I want to take a minute to talk about Canada's record. This government made a very weak statement about France's testing in the Pacific. It was clearly a race to a large nuclear capacity for France before ratification. It is also disgraceful that Canada has not pursued more vigorously its assistance to Russia and the former Soviet Union states in demobilizing their nuclear capability.
The Conservative government started with a small fund in the early 1990s to help scholars so that they might remain within Russia and the Soviet Union and not sell their knowledge and dangerous expertise to other countries.
Equally disturbing is this government's lack of response to the troubled Arctic waters. Time and time again, both in Russia and elsewhere, concerns have been raised in relation to the nuclear waste that is embedded on the floor of the Arctic Ocean and, in the words of many, contaminating our waters around the world. This government has paid only lip service to this problem. If this government wishes to be consistent with this new treaty it must again raise these issues as we did in the early 1990s.
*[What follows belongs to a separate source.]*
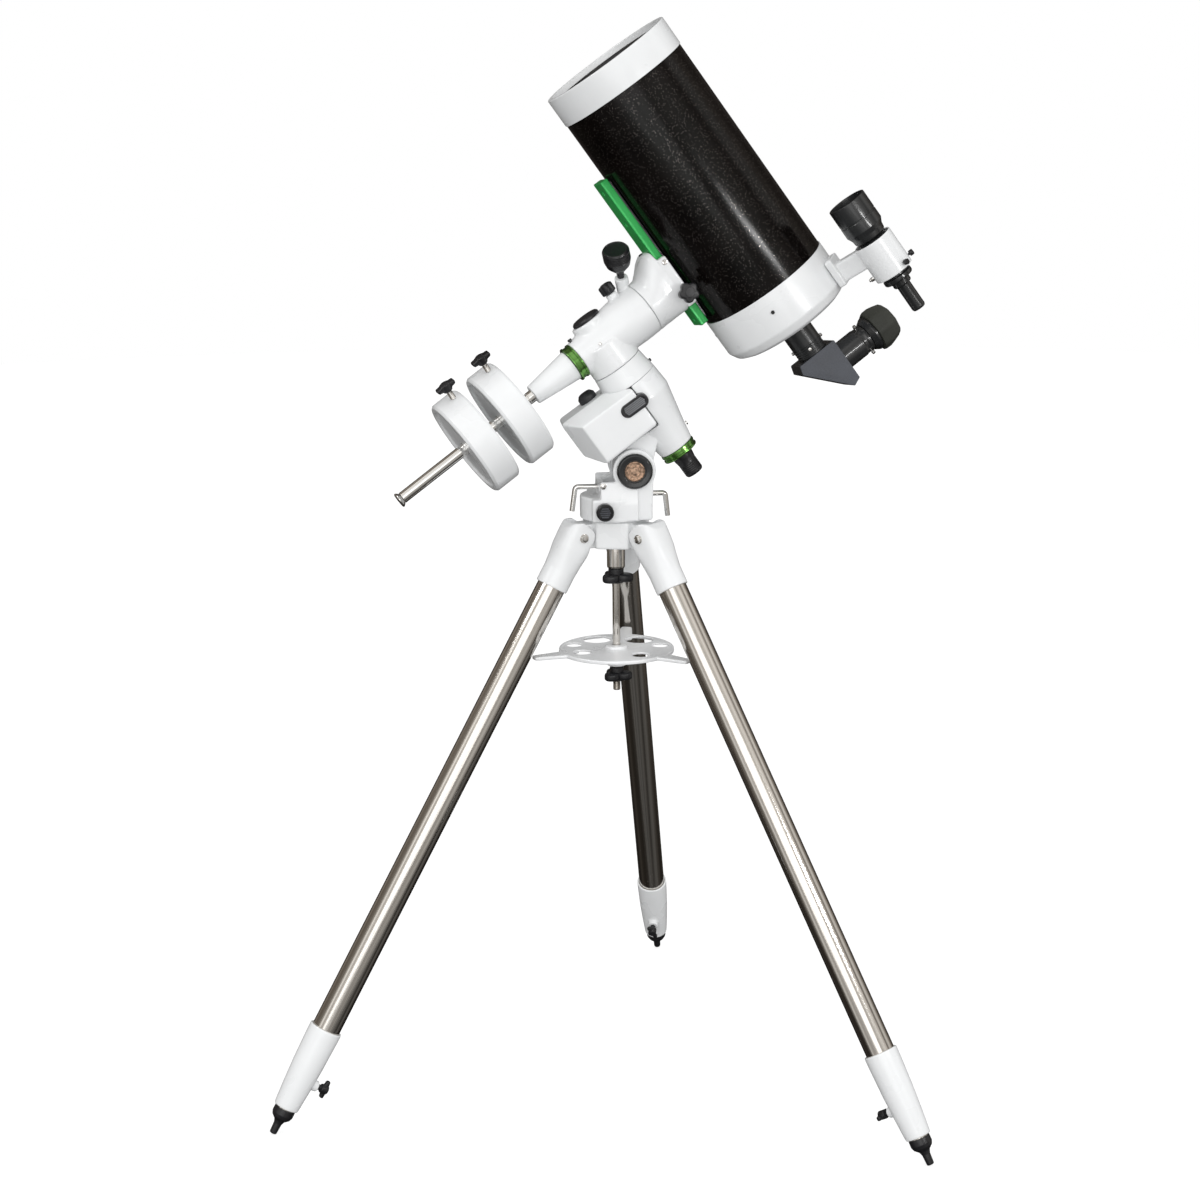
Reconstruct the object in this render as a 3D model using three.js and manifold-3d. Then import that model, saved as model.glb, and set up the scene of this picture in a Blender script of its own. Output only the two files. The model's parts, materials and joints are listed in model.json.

In the wake of the 1974 nuclear explosion test by India, using Canadian technology transferred in good faith solely for peaceful purposes, we learned a hard lesson. Under the leadership of my party Canada went on to become one of the first nuclear exporters to require International Atomic Energy Agency full scope safeguards on all our exports of nuclear material to non-nuclear weapons states. We also put in place arrangements to ensure that any transfers for peaceful purposes to a nuclear weapons state would not be diverted for military purposes. These are longstanding Canadian policies which were groundbreaking in their time.
Regrettably, however, against that backdrop of exceedingly high standards and practices must be set the seemingly casual way this government went about signing a nuclear co-operation agreement with China, a nuclear weapons state which still does not require full scope safeguards for its nuclear exports and whose record of proliferation of significant transfers has been dangerous. I want to know how this government can square the ease with which we entered into nuclear co-operation with a communist country with brutal non-proliferation credentials with a very high priority which this government purports to give to preventing the spread of nuclear weapons.
If Canada is to continue to play a leadership role in preventing the spread of nuclear weapons and promoting their successive reduction, we must attend to all aspects of our nuclear policy with equal vigour and credibility. But the government never learns. Why? For money. From the events of last year's APEC summit we know the government cares more about money than human rights. We also know the government cares more about money than it does about world security. We should not so easily forget the lessons of India in the 1970s and the question being raised about our nuclear installations and uses in Canada.
The standing committee on foreign affairs and international trade in the other place has just finished a review of Canada's non-proliferation arms control and disarmament policy. The minister asked that we have full House support for the committee report. My party will be forthright. Nuclear weapons are not land mines. My party supported the minister's efforts in the land mine treaty and congratulate him on his success. We are in favour of stopping proliferation. We are in favour of arms control. The world has been, is currently and will be a dangerous place. Ridding our security system and calling for the U.S. to rid itself of its weapons in Europe is gutting our security system and will make the globe more dangerous, not safer.
This minister talks about 50 years ago. Maybe he should talk about 50 years from now.
Nuclear weapons have been the steadfast cornerstone of western security policy since the creation of NATO in 1949. Unless this minister can outline in the House with detail all the security risks the globe will encounter in the next 50 years my party cannot support the idea of unilateral nuclear disarmament.
While it is certainly an idealistic view, it is not based on reality. The reality is the Russian parliament will not implement START II any time soon. To delude ourselves that it will is very dangerous. The reality is the Chinese are developing more nuclear weapons, not fewer. To delude ourselves that they are not is also very dangerous.
My party is in favour of making the world safer, not making it more dangerous.